Now, chip designers, too, are starting to migrate their high-volume workloads to the cloud. Large, established design houses are adopting cloud for peak workloads while startups are “born in the cloud.” Both are driven by the benefits the cloud provides—faster time to results, enhanced quality of results, and better cost of results—without having to invest in costly infrastructure.
As noted, an on-premise cloud model, where an organization hosts its own data center infrastructure, does come with challenges in terms of limited compute capacity as well as access to the most advanced compute resources. This model also doesn’t address license management challenges. Tool flows are complicated, encompassing licensing and legal agreements that often involve different vendors with different tool use specifications. Also, there are a fixed number of licenses available, and license servers represent single points of failure.
While the cloud has solved the compute resource challenge, tool licensing has remained a conundrum. This is an area Synopsys zeroed in on, exploring ways to close the gaps and enhance what was available in the industry. Many of the offerings on the market are point solutions, so there was also an opportunity to further simplify the landscape for design teams.
Synopsys Cloud: All-in-One Flexibility for Chip Designs of All Sizes
Our answer to these challenges is Synopsys Cloud, the industry’s first broad-scale cloud software-as-a- service (SaaS) solution. With Synopsys Cloud, deployed on the Microsoft Azure cloud computing platform, designers have access to our cloud-optimized design and verification products with pre- optimized compute capacity. It’s a single-source, pay-per-use model that provides flexibility for design projects of all sizes by enabling designers to tap into any cloud-optimized tool at any time and on any
scale. While gaining virtually limitless compute resources and tools, design teams also are freed from the need to manage a complex IT environment. A rich analytics dashboard provides insights on tool usage. To further simplify the environment, Synopsys is also working with major foundries to streamline the foundry collateral process, making it easier for customers to manage foundry data.
Customers who source compute infrastructure from public cloud service providers (“bring your own cloud,” or BYOC) can take advantage of Synopsys Cloud by leveraging the pay-per-use model or even running some workloads in the Synopsys Cloud SaaS environment. Once connectivity has been established between the on-prem and cloud environments to allow data transfer, these customers can simply run the same scripts and binaries for designated design and verification workloads. Usage is measured on an hourly basis and charges are based on activity.
SaaS customers do everything through the Synopsys Cloud portal, logging in to manage users, projects, and infrastructure. Tools for specific use models like timing analysis and physical verification are enabled applications in the SaaS environment, accessible via the portal.

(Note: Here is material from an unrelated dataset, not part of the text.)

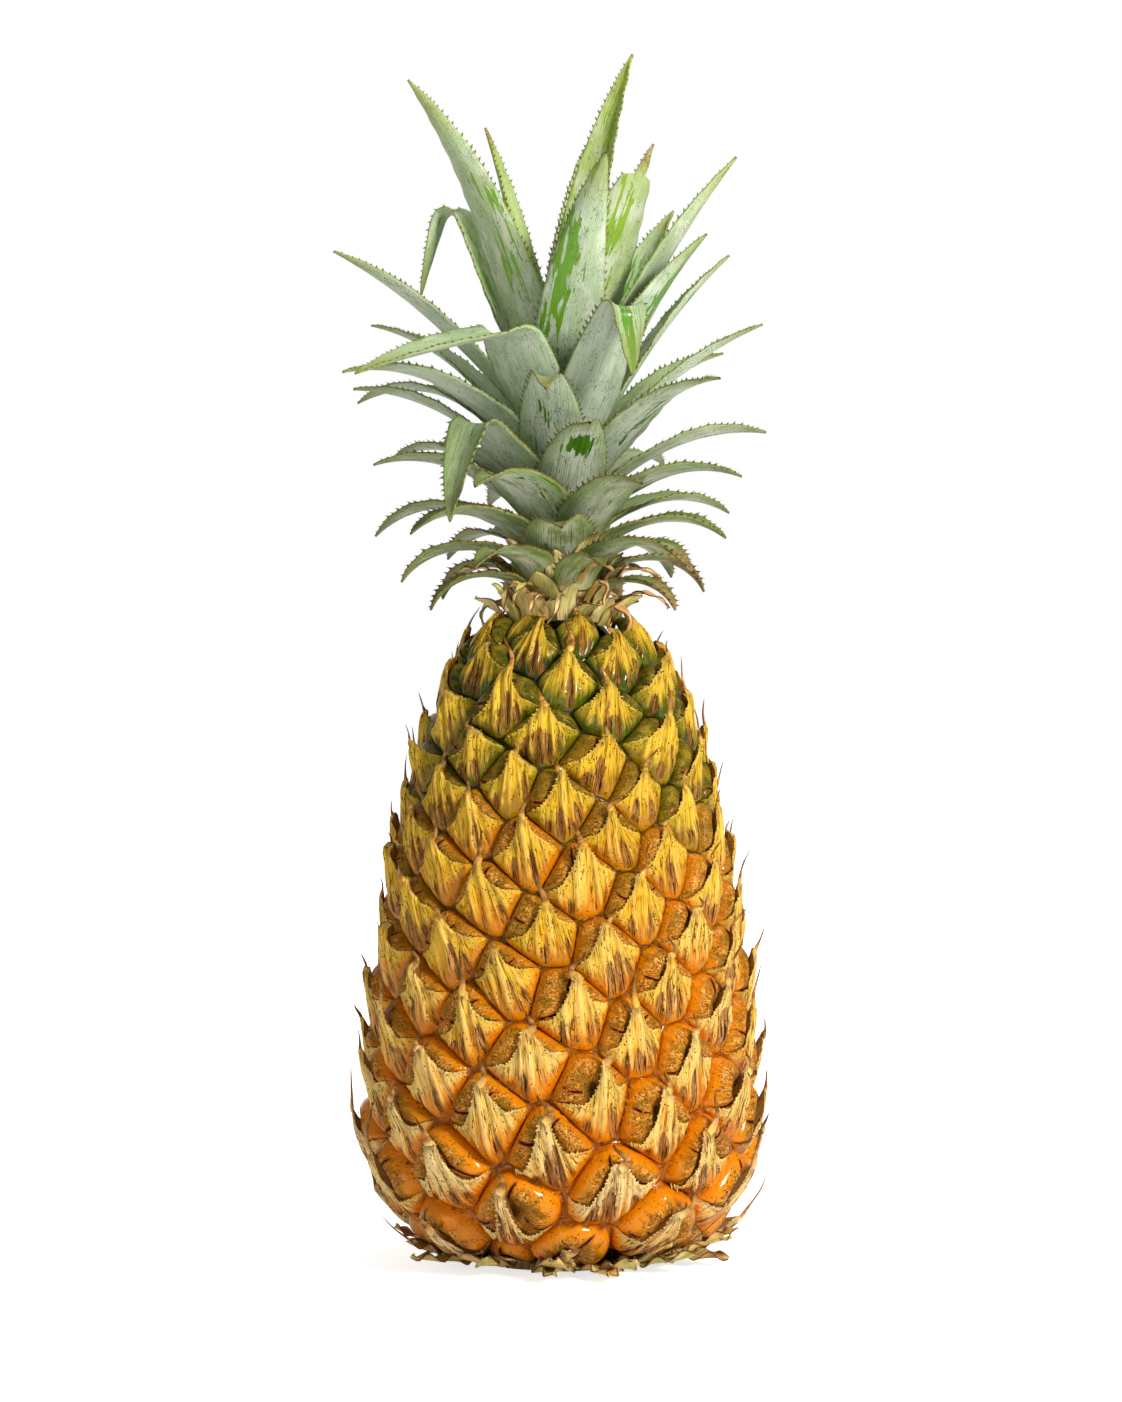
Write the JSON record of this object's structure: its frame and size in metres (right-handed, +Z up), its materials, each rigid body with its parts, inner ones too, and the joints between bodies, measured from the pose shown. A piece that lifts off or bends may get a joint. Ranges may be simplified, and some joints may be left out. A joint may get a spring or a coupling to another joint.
{
  "type": "pineapple",
  "caption": "Whole fresh pineapple standing on its cut stalk: a scaly conical fruit with bracted eyes under an upright crown of spiny-edged leaves.",
  "frame": {"origin": "middle of the cut stalk's flat end, on the floor under the fruit's axis", "axes": "+Z up along the fruit's axis to the crown, -Y towards the camera of the picture, +X to the picture's right"},
  "size_m": [0.1353, 0.1307, 0.3695],
  "materials": {
    "rind": "waxy rind, satin with wet-looking spots, golden to orange, green towards the crown",
    "crown_core": "pale fibrous stem, matt",
    "leaf": "tough waxy leaf, silver-grey bloom over green, satin"
  },
  "bodies": {
    "root": {"fruit": "rind", "crown_stem": "crown_core", "leaf_01": "leaf", "leaf_02": "leaf", "leaf_03": "leaf", "leaf_04": "leaf", "leaf_05": "leaf", "leaf_06": "leaf", "leaf_07": "leaf", "leaf_08": "leaf", "leaf_09": "leaf", "leaf_10": "leaf", "leaf_11": "leaf", "leaf_12": "leaf", "leaf_13": "leaf", "leaf_14": "leaf", "leaf_15": "leaf", "leaf_16": "leaf", "leaf_17": "leaf", "leaf_18": "leaf", "leaf_19": "leaf", "leaf_20": "leaf", "leaf_21": "leaf", "leaf_22": "leaf", "leaf_23": "leaf", "leaf_24": "leaf", "leaf_25": "leaf", "leaf_26": "leaf", "leaf_27": "leaf", "leaf_28": "leaf", "leaf_29": "leaf", "leaf_30": "leaf", "leaf_31": "leaf", "leaf_32": "leaf", "leaf_33": "leaf", "leaf_34": "leaf", "leaf_35": "leaf", "leaf_36": "leaf", "leaf_37": "leaf", "leaf_38": "leaf", "leaf_39": "leaf", "leaf_40": "leaf", "leaf_41": "leaf", "leaf_42": "leaf", "leaf_43": "leaf", "leaf_44": "leaf", "leaf_45": "leaf", "leaf_46": "leaf", "leaf_47": "leaf", "leaf_48": "leaf", "leaf_49": "leaf", "leaf_50": "leaf", "leaf_51": "leaf", "leaf_52": "leaf", "leaf_53": "leaf", "leaf_54": "leaf"}
  },
  "joints": []
}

Without constraints related to capacity or hardware, designers can change how they manage, schedule, and design EDA projects through the lifecycle of their chips. They no longer must commit to a certain number of tool licenses or a particular amount of compute resources before beginning a design. Instead, they can scale up or down as needed, when needed, deciding at any given moment how many instances of a tool are needed and to run them at any scale. As a result, customers can run more jobs faster,
taking advantage of the scalability and elasticity of the cloud. Jobs that previously took weeks to finish can now be completed in hours given the dynamic access to robust compute resources.
Chip Design Will Never Be the Same—and That’s a Good Thing
With increasingly complex designs, larger projects, and shorter timelines, engineers are starting to experience the productivity and time-to-market benefits of moving their workloads to the cloud. Given its vast compute resources, the cloud can handle the intensity and dynamic nature of electronic design cycles. Synopsys Cloud is changing this landscape with the highly flexible SaaS model. Large companies with their own data center infrastructure can supplement their own resources with on-demand cloud-optimized design and verification solutions. Smaller companies and startups can forgo the in-house IT investment and instead enjoy the flexibility of accessing compute and EDA resources as needed.
EDA on the cloud continues to be a journey, one that is only getting more interesting. With a SaaS model in the mix, chip and system design will never be the same, and that’s a welcome transformation.